DATA BLOCK:
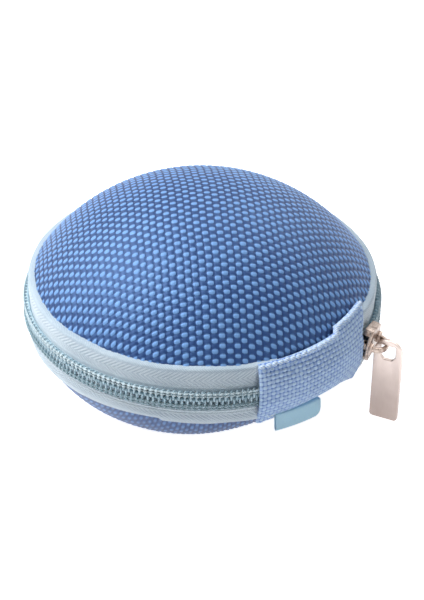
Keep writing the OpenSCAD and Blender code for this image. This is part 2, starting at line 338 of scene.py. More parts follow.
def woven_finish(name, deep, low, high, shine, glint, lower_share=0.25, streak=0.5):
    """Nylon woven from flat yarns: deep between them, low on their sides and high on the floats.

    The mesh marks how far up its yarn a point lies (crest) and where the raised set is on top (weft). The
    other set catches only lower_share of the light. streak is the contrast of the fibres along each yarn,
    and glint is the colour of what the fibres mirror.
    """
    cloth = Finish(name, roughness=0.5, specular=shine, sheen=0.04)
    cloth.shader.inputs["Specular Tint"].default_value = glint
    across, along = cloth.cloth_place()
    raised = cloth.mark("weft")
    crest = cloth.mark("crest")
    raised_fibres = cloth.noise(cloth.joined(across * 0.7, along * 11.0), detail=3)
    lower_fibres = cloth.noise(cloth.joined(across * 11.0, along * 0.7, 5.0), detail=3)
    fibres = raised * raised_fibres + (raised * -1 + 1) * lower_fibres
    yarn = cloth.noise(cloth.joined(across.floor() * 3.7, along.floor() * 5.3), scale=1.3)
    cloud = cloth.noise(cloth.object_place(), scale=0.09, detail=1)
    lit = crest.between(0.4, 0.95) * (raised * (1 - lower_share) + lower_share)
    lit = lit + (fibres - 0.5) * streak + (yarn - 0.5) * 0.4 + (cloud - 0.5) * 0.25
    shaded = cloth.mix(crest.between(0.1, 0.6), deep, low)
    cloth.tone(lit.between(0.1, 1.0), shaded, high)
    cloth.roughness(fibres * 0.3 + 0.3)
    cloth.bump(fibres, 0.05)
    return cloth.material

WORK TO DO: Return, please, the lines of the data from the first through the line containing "on the floats.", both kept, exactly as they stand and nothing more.

EXERCISE RESULT:
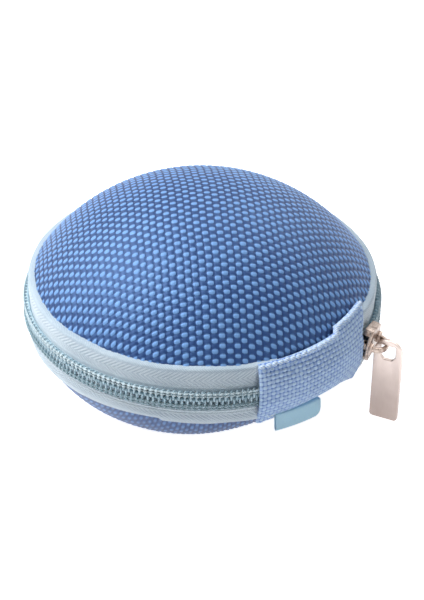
Keep writing the OpenSCAD and Blender code for this image. This is part 2, starting at line 338 of scene.py. More parts follow.
def woven_finish(name, deep, low, high, shine, glint, lower_share=0.25, streak=0.5):
    """Nylon woven from flat yarns: deep between them, low on their sides and high on the floats.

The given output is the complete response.